Prior to the 2012 election, when Colorado and Washington state voters approved legalizing marijuana by wide margins, longtime pot reformers used to get together in smoky back rooms and debate which state would “go green” first. Now, given all the recent momentum for weed legalization, those same discussions have shifted significantly, to the point that educated heads now speculate over which state will be the last to end marijuana prohibition.
Which brings us to Oklahoma, long known for its incredibly harsh cannabis laws and deep-seated opposition to changing them.
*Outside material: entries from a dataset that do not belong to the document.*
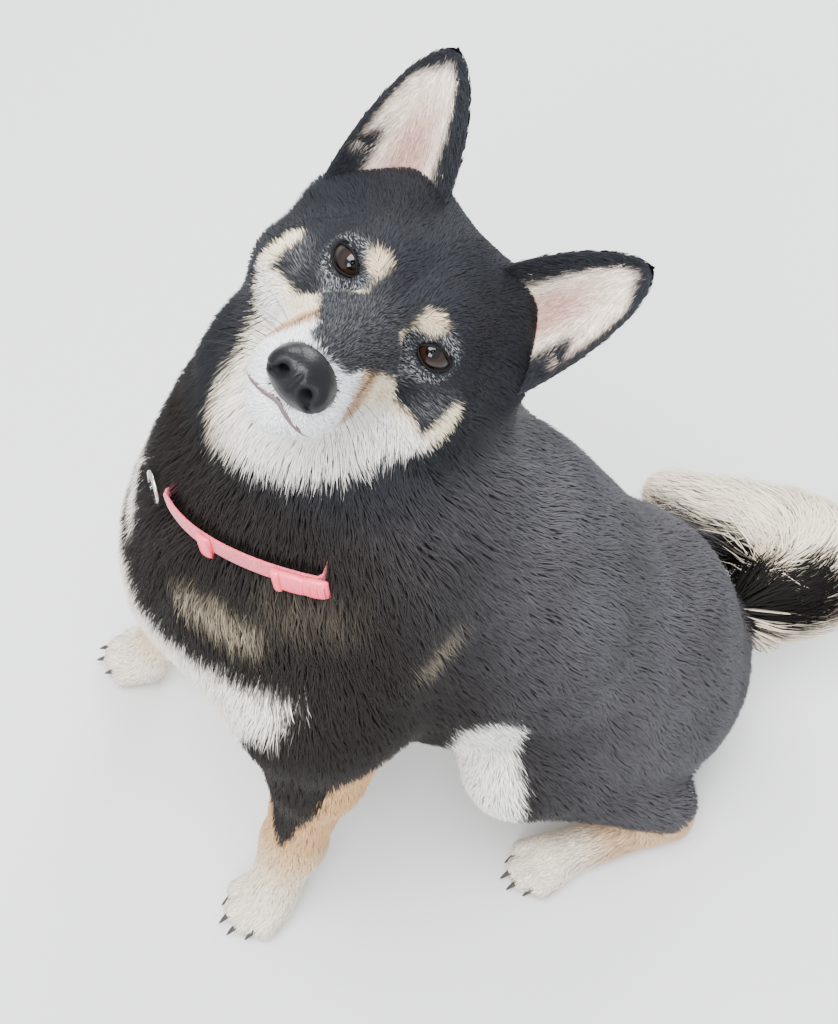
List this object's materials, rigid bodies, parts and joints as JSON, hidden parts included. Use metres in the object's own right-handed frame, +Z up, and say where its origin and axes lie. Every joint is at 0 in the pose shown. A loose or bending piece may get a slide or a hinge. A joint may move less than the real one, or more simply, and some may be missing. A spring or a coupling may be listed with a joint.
{
  "type": "shiba inu",
  "caption": "Black-and-tan shiba inu sitting with its head turned up, pointed ears, curled bushy tail and a pink collar.",
  "frame": {"origin": "middle of the footprint, on the ground", "axes": "the dog faces -Y, its left side is +X, +Z is up"},
  "size_m": [0.265, 0.561, 0.534],
  "materials": {
    "coat_dark": "black double coat with brown and grey hairs, cream and tan markings",
    "coat_pale": "short tan and cream coat, black down the front of each leg",
    "nose_leather": "moist, pebbled",
    "eye": "wet, dark brown iris",
    "claw_horn": "dark horn",
    "collar_webbing": "woven pink webbing",
    "collar_plastic": "pink moulded buckle",
    "collar_metal": "worn polished ring"
  },
  "bodies": {
    "root": {"claw_front_left_1": "claw_horn", "claw_front_left_2": "claw_horn", "claw_front_left_3": "claw_horn", "claw_front_left_4": "claw_horn", "claw_front_right_1": "claw_horn", "claw_front_right_2": "claw_horn", "claw_front_right_3": "claw_horn", "claw_front_right_4": "claw_horn", "claw_hind_left_1": "claw_horn", "claw_hind_left_2": "claw_horn", "claw_hind_left_3": "claw_horn", "claw_hind_left_4": "claw_horn", "claw_hind_right_1": "claw_horn", "claw_hind_right_2": "claw_horn", "claw_hind_right_3": "claw_horn", "claw_hind_right_4": "claw_horn", "collar_band": "collar_webbing", "collar_buckle": "collar_plastic", "collar_ring": "collar_metal", "collar_slider": "collar_plastic", "ear_left": "coat_dark", "ear_right": "coat_dark", "eye_left": "eye", "eye_right": "eye", "head": "coat_dark", "leg_front_left": "coat_pale", "leg_front_right": "coat_pale", "leg_hind_left": "coat_pale", "leg_hind_right": "coat_pale", "neck": "coat_dark", "nose": "nose_leather", "tail_root": "coat_dark", "tail_tip": "coat_dark", "thigh_left": "coat_dark", "thigh_right": "coat_dark", "torso": "coat_dark"}
  },
  "joints": []
}
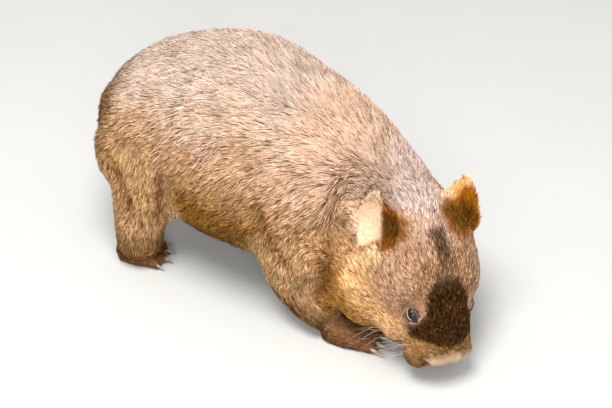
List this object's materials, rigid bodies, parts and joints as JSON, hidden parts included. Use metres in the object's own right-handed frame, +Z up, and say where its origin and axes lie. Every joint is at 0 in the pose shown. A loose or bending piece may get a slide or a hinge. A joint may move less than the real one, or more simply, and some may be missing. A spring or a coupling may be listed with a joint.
{
  "type": "wombat",
  "caption": "Common wombat as a life-size still model, standing on four feet with its head lowered to graze.",
  "frame": {"origin": "on the floor, under the middle of the animal's bounding box", "axes": "+Z up, -Y the way the animal faces, -X its right side"},
  "size_m": [0.3239, 0.7232, 0.3972],
  "materials": {
    "coat_side": "short coarse fur, pale ticking over brown",
    "coat_face": "short dense fur, dark down the bridge of the nose",
    "coat_leg": "short coarse fur, golden brown",
    "coat_foot": "very short dark fur over bare soles",
    "ear_fur": "pale short hair, thin in the cup",
    "nose_skin": "bare, finely grained, dull moist sheen",
    "eye_gloss": "wet gloss",
    "horn": "worn satin"
  },
  "bodies": {
    "root": {"trunk": "coat_side", "neck": "coat_side", "tail": "coat_side", "head": "coat_face", "nose": "nose_skin", "left_eye": "eye_gloss", "left_ear": "ear_fur", "left_hind_leg": "coat_leg", "left_hind_foot": "coat_foot", "left_foreleg": "coat_leg", "left_forefoot": "coat_foot", "left_hind_claw_1": "horn", "left_hind_claw_2": "horn", "left_hind_claw_3": "horn", "left_hind_claw_4": "horn", "left_fore_claw_1": "horn", "left_fore_claw_2": "horn", "left_fore_claw_3": "horn", "left_fore_claw_4": "horn", "left_fore_claw_5": "horn", "right_eye": "eye_gloss", "right_ear": "ear_fur", "right_hind_leg": "coat_leg", "right_hind_foot": "coat_foot", "right_foreleg": "coat_leg", "right_forefoot": "coat_foot", "right_hind_claw_1": "horn", "right_hind_claw_2": "horn", "right_hind_claw_3": "horn", "right_hind_claw_4": "horn", "right_fore_claw_1": "horn", "right_fore_claw_2": "horn", "right_fore_claw_3": "horn", "right_fore_claw_4": "horn", "right_fore_claw_5": "horn"}
  },
  "joints": []
}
Only now, it looks like the Sooner state could be approving medical marijuana a lot sooner than anybody thought possible, albeit only in a non-psychoactive form.
“I do not support legalizing the recreational use of marijuana, nor do I support a broadly-defined ‘medicinal’ marijuana use that makes it easy for healthy adults and teenagers to find and buy drugs. [But] I do support allowing potentially life-saving medicine to find its way to children in need,” Oklahoma Governor Mary Fallin said recently, “I am very interested in allowing limited, heavily supervised use of non-intoxicating CBD to be delivered on a trial-basis to sick children in Oklahoma.”
The move comes as an increasing number of states, including many with highly conservative electorates and little to no history of legislative support for marijuana reform, have embraced cannabis-derived medicines rich in cannabidiol (CBD), a component of the marijuana plant that doesn't get you high, but does provide an incredibly effective treatment for pediatric epilepsy, among many other ailments. CBD rose to national prominence last August, when CNN Chief Medical Correspondent Sanjay Gupta aired a television special showing how it dramatically stopped seizures in severely ill children.
Last year, a broad medical marijuana bill died in the Oklahoma senate's Health and Human Services committee. But now the chair of that committee, Republican Brian Crain, says he's all for CBD, so long as nobody gets their hands on any THC.
"We have children who are suffering seizures,” he said, “and if there's something we can do for them, without increasing the risk for substance abuse, we have to try all the options.”
How kind of you. And please let us know when trying “all the options” includes letting a cancer patient smoke a joint to get through chemo without fear of arrest.